As mentioned before, Delta Eta has a commitment to our alumna. Not only do we have an incredible Advisory Board who help us daily, but there are other Kappas who we have been able to touch in remarkable ways. One such woman was found by a member of our Panhellenic community. She worked in a nursing home and one of the ladies she cared for was a Kappa Alumna from a different chapter. The old woman would often recount her collegiate days and how much Kappa had meant to her. Our chapter received word and we organized a trip to give her a lavaliere and sing her a song. Following that trip, we learned that her birthday would be over Inspiration Week and we once again visited her, bringing along a few members of the Beta Theta Pi Fraternity, (her favorite fraternity) where they sang her their sweetheart song. This special connection with a sister, though many years apart in age, once again affirmed the sisterhood and connection that Kappa binds us with – one that we hope will be there for us when we are old and sitting in a nursing home.

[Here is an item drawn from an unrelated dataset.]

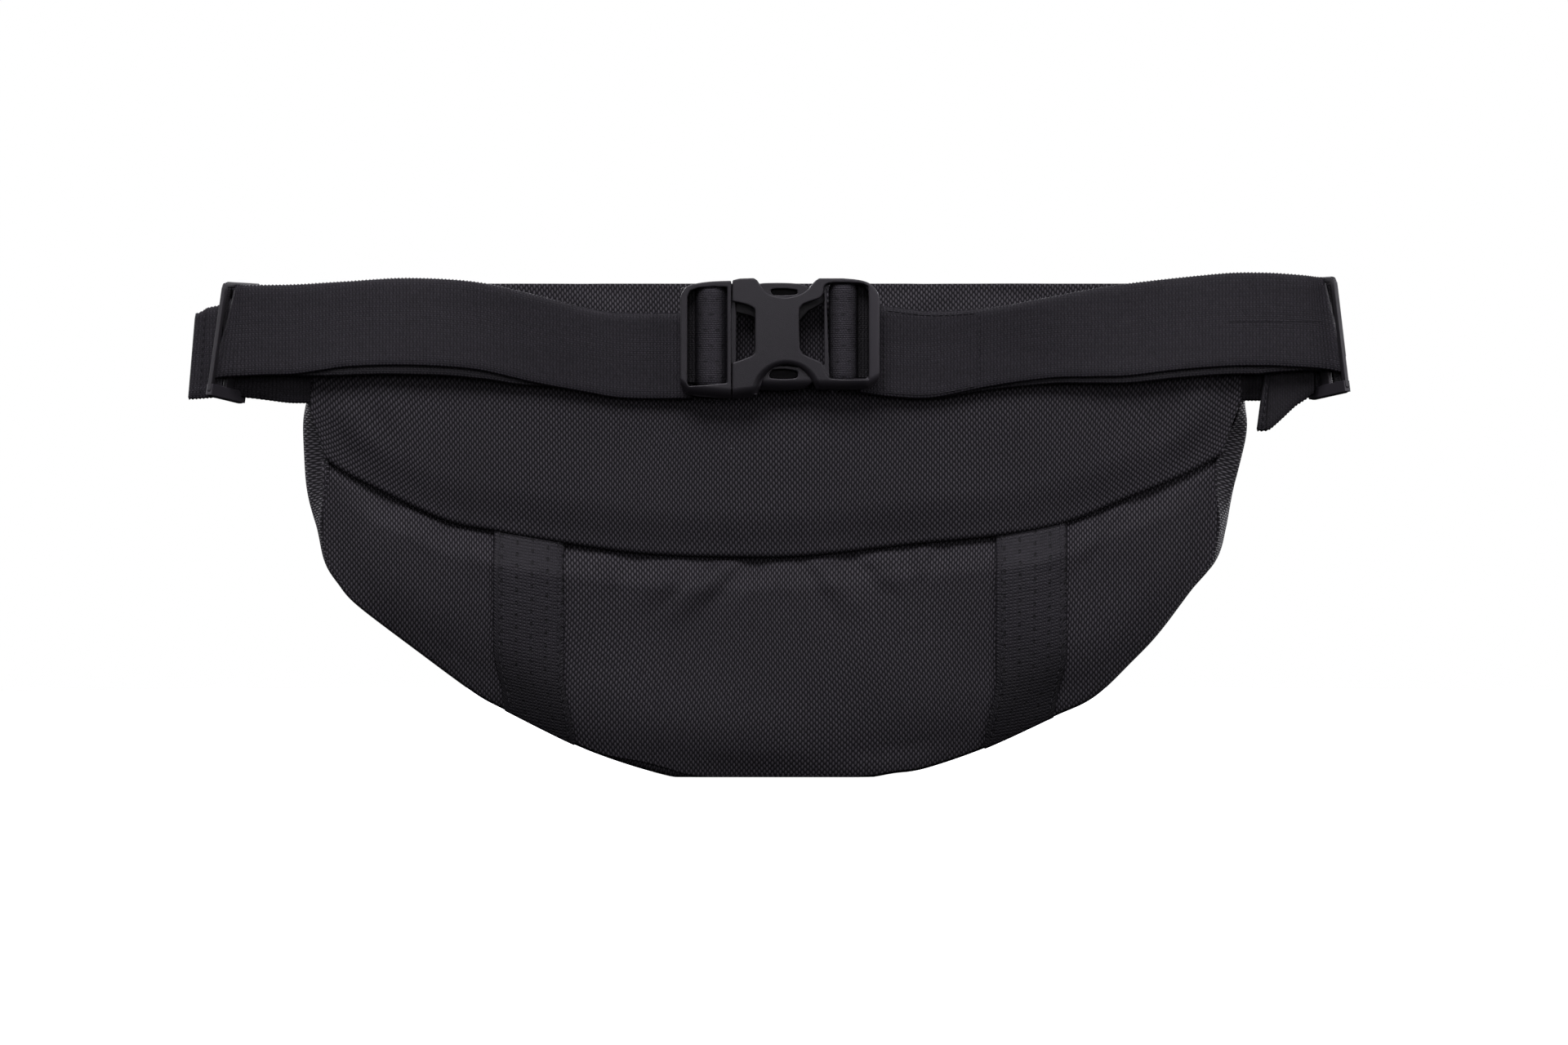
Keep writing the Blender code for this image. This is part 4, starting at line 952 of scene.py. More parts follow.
def zip_tapes(prefix, centre, lean, tape_half):
    for side, sign in (("upper", 1), ("lower", -1)):
        x = np.linspace(-tape_half, tape_half, 300)[None, :]
        across = sign * np.linspace(0.0005, TAPE_EDGE, 9)[:, None]
        proud = -0.00005 * np.ones_like(across) - 0.0002 * smooth_step((np.abs(across) - 0.010) / 0.003)
        outer = zip_place(x, across + 0 * x, proud + 0 * x, centre, lean)
        made = cloth_sheet(f"{prefix}_tape_{side}_cloth", outer, TAPE, 0.0005, flip=sign > 0)
        outward(soften_corners(made))
        place(made, "bag", "zip_tape", [f"{prefix}_tape_{side}"])
        line = zip_place(np.linspace(-tape_half + 0.01, tape_half - 0.01, 60), sign * 0.0042, 0.0001,
                         centre, lean)
        made = stitches(f"{prefix}_coil_stitching_{side}", [line], 0.0022, 0.0016, 0.0002, 5)
        place(soften_corners(made), "bag", "zip_tape")


def zip_coils(prefix, centre, lean, half):
    """Two nylon coils whose turns interlock."""
    pitch = 0.00135
    turns = int(2 * half / pitch)
    step = np.arange(turns * 10 + 1) / 10
    for side, sign, shift in (("upper", 1, 0.0), ("lower", -1, 0.5)):
        turn = 2 * math.pi * (step + shift)
        across = sign * (0.00115 - 0.00115 * np.cos(turn))
        proud = 0.00115 + 0.00062 * np.sin(turn)
        line = zip_place(-half + pitch * step, across, proud, centre, lean)
        made = tube(f"{prefix}_coil_{side}_turns", line, 0.00030, COIL, 5, hint=(1.0, 0.02, 0.03))
        soften_corners(made)
        place(made, "bag", "zip_coil", [f"{prefix}_coil_{side}"])


# ---------------------------------------------------------------- belt
def strand_wave(x, z, middle):
    """How far the free run of the belt stands off its plane, towards the eye."""
    run = np.clip((np.abs(x) - 0.048) / (0.204 - 0.048), 0.0, 1.0)
    bow = 0.0022 * np.sin(math.pi * run) ** 2
    twist = 0.05 * np.sin(2 * math.pi * run) * (z - middle)
    return bow + twist + 0.0003 * soft_noise(x, z, 0.03, 71) * np.sin(math.pi * run)


def strand_heights(table_rows, spacing=0.0005):
    """x, lower z and upper z along a strand, closely spaced."""
    curve = smooth_curve(table_rows, 6)
    order = np.argsort(curve[:, 0])
    curve = curve[order]
    x = np.arange(curve[0, 0], curve[-1, 0], spacing)
    return x, np.interp(x, curve[:, 0], curve[:, 1]), np.interp(x, curve[:, 0], curve[:, 2])


PROUD = np.array([0, -0.0002, 0])       # from a strap to the stitches on it
ACROSS = np.array([0, 0.012, 0.04, 0.10, 0.2, 0.35, 0.5, 0.65, 0.8, 0.90, 0.96, 0.988, 1])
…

At the beginning of the year, the chapter came up with a few goals to work towards. The first regarded Chapter Management. We had hoped to readdress the chapter goals every month and ensure that committee meetings always had a purpose. Unfortunately, this seemed to be forgotten as the year progressed. We hope to improve this in the following year. The second chapter goal regarded recruitment. It was expected that Kamp Kappa would be lengthened and that member morale would be improved during recruitment. This was heartily addressed and was a successful change. Recruitment ran more smoothly and we had the largest pledge class on the row following fall recruitment. The final chapter goal regarded campus and community involvement. The chapter felt that we needed to strengthen our reputation in the community. In response to this, Nandini Deo, as Philanthropy Chair, informed members of a wide variety of community opportunities to volunteer and we increased our attendance at Panhellenic and Fraternity activities and philanthropies.

Overall, 2015 has been a success for the Delta Eta Chapter of Kappa Kappa Gamma. Certainly, in the years after, with joy and with laughter, we’ll always remember 2015. Moving forward with such a great year behind us, we look forward to seeing what 2016 has in store.